Listen, when a donor provides a gift to us or to any foundation, many of them, they in fact don't like to have publicity of the details of their gift and we recognize that, and we respect that. And that applies to them and it applies to any other donor. Some donors give us money, they don't even want their name to be known, let alone some of the details of their gift, how the gift is going to be given, and what terms, and so forth. And we absolutely have to respect that. That is not just a practice of our university foundation but pretty much of any 501c3 in the country. 

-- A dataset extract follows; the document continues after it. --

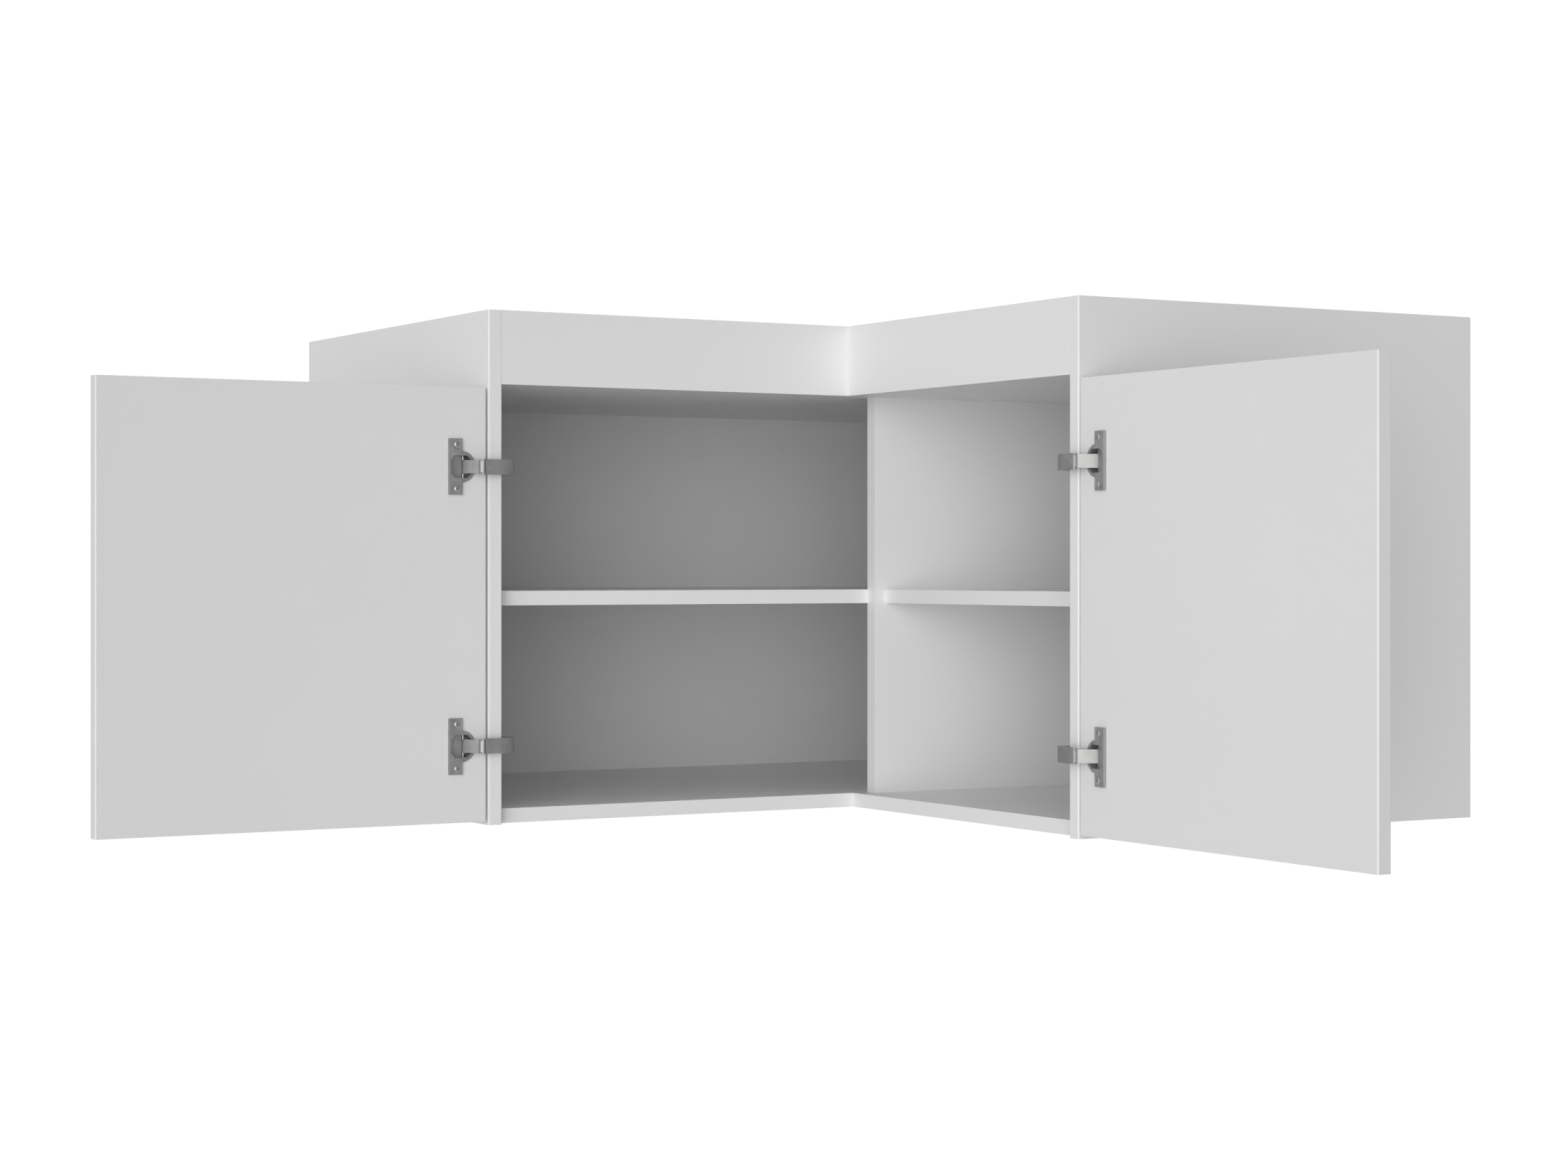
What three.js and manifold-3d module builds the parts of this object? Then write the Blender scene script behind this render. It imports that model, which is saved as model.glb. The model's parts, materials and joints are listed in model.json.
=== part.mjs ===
// Corner hanging wall cabinet: two equal wings, two doors on wide-angle concealed hinges.
//
// Units are millimetres, +Z is up. The origin is on the underside, at the centre of the square
// where the two wings cross, so both walls are WALL away: one at +Y behind the left wing, one at
// +X behind the right wing. At rest both doors stand open by half a turn.

import * as THREE from 'three';
import * as BufferGeometryUtils from 'three/addons/utils/BufferGeometryUtils.js';
import Module from 'manifold-3d';

// ---------------------------------------------------------------- driving dimensions

const BOARD = 16; // thickness of every laminated board
const DEPTH = 540; // depth of a wing, wall to front
const OPENING = 442; // clear width of each door opening
const HEIGHT = 562;
const FASCIA = 81; // height of the board above a door
const FLOOR_SETBACK = 18; // bottom panel's front edge behind the front plane

const BACK = 3; // fibreboard backs
const BACK_INSET = 7; // air between a back and its wall
const GROOVE = 5; // depth of the grooves that hold the backs
const GROOVE_SLACK = 0.1;
const POST = 20; // square post where the two backs meet

const PARTITION_INSET = 6; // partition's face behind the left front plane
const PARTITION_SETBACK = 40; // partition's end behind the right front plane
const SHELF_TOP = 255;
const RIGHT_SHELF_SETBACK = 56;
const DOWEL_RADIUS = 4;
const DOWEL_LENGTH = 30;
const DOWEL_IN_BOARD = 8; // how far a dowel enters the upright board
const DOWEL_SLACK = 0.2;

const DOOR_BOTTOM = 4;
const DOOR_HEIGHT = 472.5;
const LEFT_DOOR_WIDTH = 434;
const RIGHT_DOOR_WIDTH = 456.5;
const DOOR_GAP = 2.7; // between a door's hinge edge and its side panel
const ARRIS = 1.2; // flat taken off upright edges beside the hinges
const HINGE_HEIGHTS = { lower: 87, upper: 390 };

const HANGER_HEIGHT = 46;
const HANGER_DEPTH = 42;
const HANGER_THICKNESS = 14;

// ---------------------------------------------------------------- derived places

const WALL = DEPTH / 2; // walls at x = WALL and y = WALL
const FRONT = -DEPTH / 2; // front planes at x = FRONT and y = FRONT
const INNER = FRONT - OPENING; // inner face of each side panel
const OUTER = INNER - BOARD; // outer face of each side panel
const CEILING = HEIGHT - FASCIA; // underside of the top panel
const BACK_FACE = WALL - BACK_INSET - BACK;
const FASCIA_REAR = FRONT + BOARD;
const PARTITION_FACE = FRONT + PARTITION_INSET;
const PARTITION_REAR = PARTITION_FACE + BOARD;
const SHELF_MIDDLE = SHELF_TOP - BOARD / 2;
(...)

So there's nothing, absolutely nothing, to hide. In fact what I hope, if anything, is if you have a different point of view, we would welcome addition investments from other people that would help strengthen other areas of the university. And as I always say, my hope is never to reduce the amount of funding that we're receiving from our generous donors but actually to find many more of them. I hope that's one of the things I can help deliver.

[28:48]

KOJO: Has any research from the Mercatus Center been discredited officially, or debunked officially, because of its relationship to contributions from the Koch brothers?

CABRERA: They periodically receive criticism from people who may not like, whether it's the sources of their funding or whether it is the angle or the perspective of the researchers. Any time anybody expresses a view that matters, that takes a position, an important view, you're open to criticism from others. I would honestly be more concerned if the opinions and the views and the scientific positions that our faculty take didn't create any controversy. That would tell me they're not saying anything that matters. So we do create controversy, and in fact we create controversy in many different directions. Sometimes I get letters accusing us of being too conservative. Sometimes I get letters accusing us to be too liberal. Or that we don't like a particular religion. Or that we don't like Jews or Muslims or Christians, or that we're too open or we're too closed...listen: That is par for the course, if you will. And in some ways, in some ways it indicates this is a university that is open to multiple points of view, that does what it's supposed to be doing.